In terms of the lifestyle, think any other city from this list but with better weather… better fashion… And, to be honest, sexier people… Architecturally, the city is exquisite, and its situation on the western shores of the Mediterranean means that it’s only a short flight to (or from) Italy, France, Germany, Croatia and North Africa.
And then there’s Barcelona’s Pride Parade. True, it may be lacking in size compared with some of those held by its distant South American relatives. But size isn’t everything, and Barcelona’s Pride stirs up its own exuberantly colorful motion in the ocean with its program of festivities running from June 8 – July 9. For the most up-to-date guide of what’s going happening on Barcelona’s LGBTQ scene, check out the Time Out guide.
4. Amsterdam, Netherlands
If you’ve ever been to Amsterdam, you’ll know the Dutch are pretty open about their sexuality. The Red Light District, the Sex Museum, the Erotic Museum (yes, they’re two different museums) have all become touristic hotspots deserving of at a visit, if nothing else. But these attractions are only the most famous and visible remnants of a historical legacy stretching back over 200 years.
The Netherlands was second only to France in decriminalizing homosexuality, and was the first to make gay marriages legal. And in terms of the Netherlands’ social acceptance of its LGBTQ population, the Dutch can boast that a staggering 93 per cent of their population believe in homosexuals being granted their freedom of lifestyle. This marks one of the many reasons why Amsterdam is considered not only the world’s most gay-friendly city, but also one of the best cities to live in for expats.
And the wealth of wonders the city has to offer its LGBQ community only confirms this. Take a stroll along the canal front at Westermarkt and you’ll find the Homomonument: the world’s first gay monument. Shaped like a triangle after the triangular patches Nazi POWs were made to wear, the monument points to three symbolic attractions. The first is the National War Museum at Dam Square. The second is the house of Anne Frank – a young teenage girl who was deported by the Nazis in 1944 to Bergen-Belsen concentration camp (where she was killed) but who left us her heart-wrenching diary. The third point is directed towards the HQ of COC Nederland: the world’s oldest operating gay and lesbian rights organization.
3. New York, USA
It’s with good reason that the Big Apple enjoys its well-deserved reputation as one of the world’s best cities for LGBTQ people. It is, after all, the cradle of gay rights movements and the home of Stonewall; the LGBTQ rights movement named after the inn from where it all started on June 28 1969.

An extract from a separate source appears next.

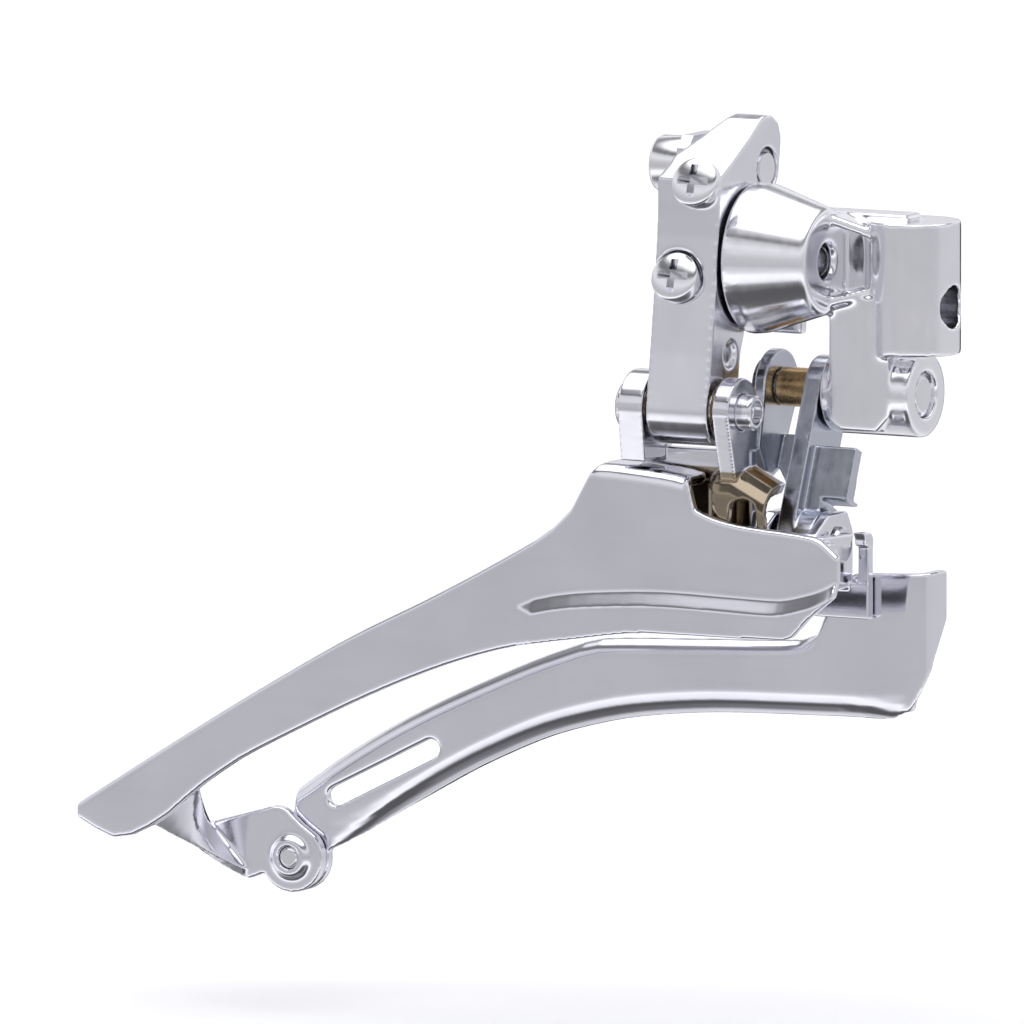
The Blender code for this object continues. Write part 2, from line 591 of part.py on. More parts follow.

It all began with police carrying out one of their routine raids on the Mafia-owned inn on Christopher Street, West Village. But this time they found that the inn’s patrons were sick of being regularly targeted and on the verge of revolution. The raid gave its LGBTQ clientele just the right excuse to fight back, and what started as a small-scale and spontaneous riot would escalate over the coming months to become a national and then a global movement. So much so that by the early 80s, Stonewall had inspired gay rights groups to form all over America, Canada, Australia and Western Europe.

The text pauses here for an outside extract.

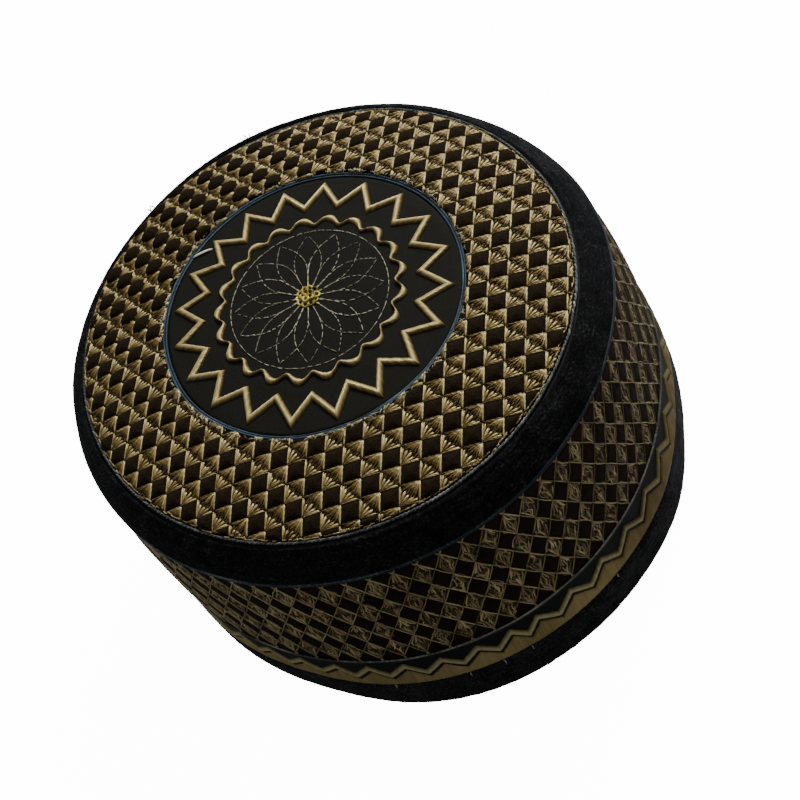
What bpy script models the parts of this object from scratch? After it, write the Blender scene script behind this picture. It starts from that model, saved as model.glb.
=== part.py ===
# Embroidered velvet prayer cap that stands on its rim, in metres with +Z up.
# Every piece is modelled round the Z axis and then made a little oval, long from front to back.

import bpy
import bmesh
import math

MM = 0.001

# Driving sizes, in millimetres before the oval stretch
RIM_RADIUS = 94.8
RIM_INNER_RADIUS = 92.6
RIM_FOOT_HEIGHT = 4.0
RIM_TOP = 18.1
RIM_HEAD_SWELL = 2.3
GAP = 0.3
BORDER_TOP = 32.9
WALL_TOP = 81.3
WALL_TOP_RADIUS = 93.6
WALL_MIDDLE_RADIUS = 95.2
BORDER_FOOT_RADIUS = 96.9
CLOTH = 2.2
CROWN_EDGE_RADIUS = 84.6
CROWN_EDGE_HEIGHT = 90.6
DOME_RISE = 5.2
DOME_POWER = 3.2
CORD_RADIUS = 0.8
SIDE_CORD_RADIUS = 0.7
BAND_CLEARANCE = 0.6
BAND_DROP = 0.5
BAND_SWELL = 0.7
BAND_LIP = 2.0
BROW_OVERHANG = 0.4
BROW_RISE = 1.0
SEAM_DROP = 0.2
SEAM_CLEARANCE = 0.36
MEDALLION_RADIUS = 50.8
MEDALLION_THICKNESS = 0.6
SEAT_DEPTH = 1.5
SEAT_RADIUS = MEDALLION_RADIUS + 2.0 * (CORD_RADIUS + GAP)
SEAT_SLOPE = 0.5
SATIN_THICKNESS = 0.7
KNOT_RADIUS = 4.2
KNOT_HEIGHT = 1.4

# The star, the ring of waves and the border's zigzag
STAR_POINTS = 20
STAR_TIP_RADIUS = 46.8
STAR_NOTCH_RADIUS = 38.1
STAR_HALF_WIDTH = 1.25
STAR_TURN = math.radians(7.0)
WAVES = 21
WAVE_LOW_RADIUS = 30.2
WAVE_RISE = 1.9
WAVE_HALF_WIDTH = 1.0
WAVE_TURN = math.radians(3.5)
ZIGZAGS = 48
ZIGZAG_TOP = 28.9
ZIGZAG_FOOT = 24.4
ZIGZAG_HALF_WIDTH = 1.0
ZIGZAG_TURN = math.radians(-93.7)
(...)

Stonewall had a profound and lasting cultural legacy. But when it came to legalizing same-sex marriage, New York was relatively late to the party, only doing so in 2011. But that’s done nothing to stem the tide of LGBTQ culture in the city – where pride is viewed not so much as an event, but as a way of life.
Nowhere is this better expressed than in the city’s geography. New York has perhaps the world’s densest concentration of gayborhoods in the world. Chelsea undoubtedly occupies pride of place in Manhattan’s gay scene. But it’s not the only LGBTQ-rich area – Hell’s Kitchen, West Village, and Greenwich Village are similarly thriving, particularly the treasure trove of gay bars that line 8th Ave. and Christopher Street. An entire article could be dedicated to LGBTQ events and attractions in New York, but for those wanting a summary here’s a guide to what’s going in in the Big Gay Apple.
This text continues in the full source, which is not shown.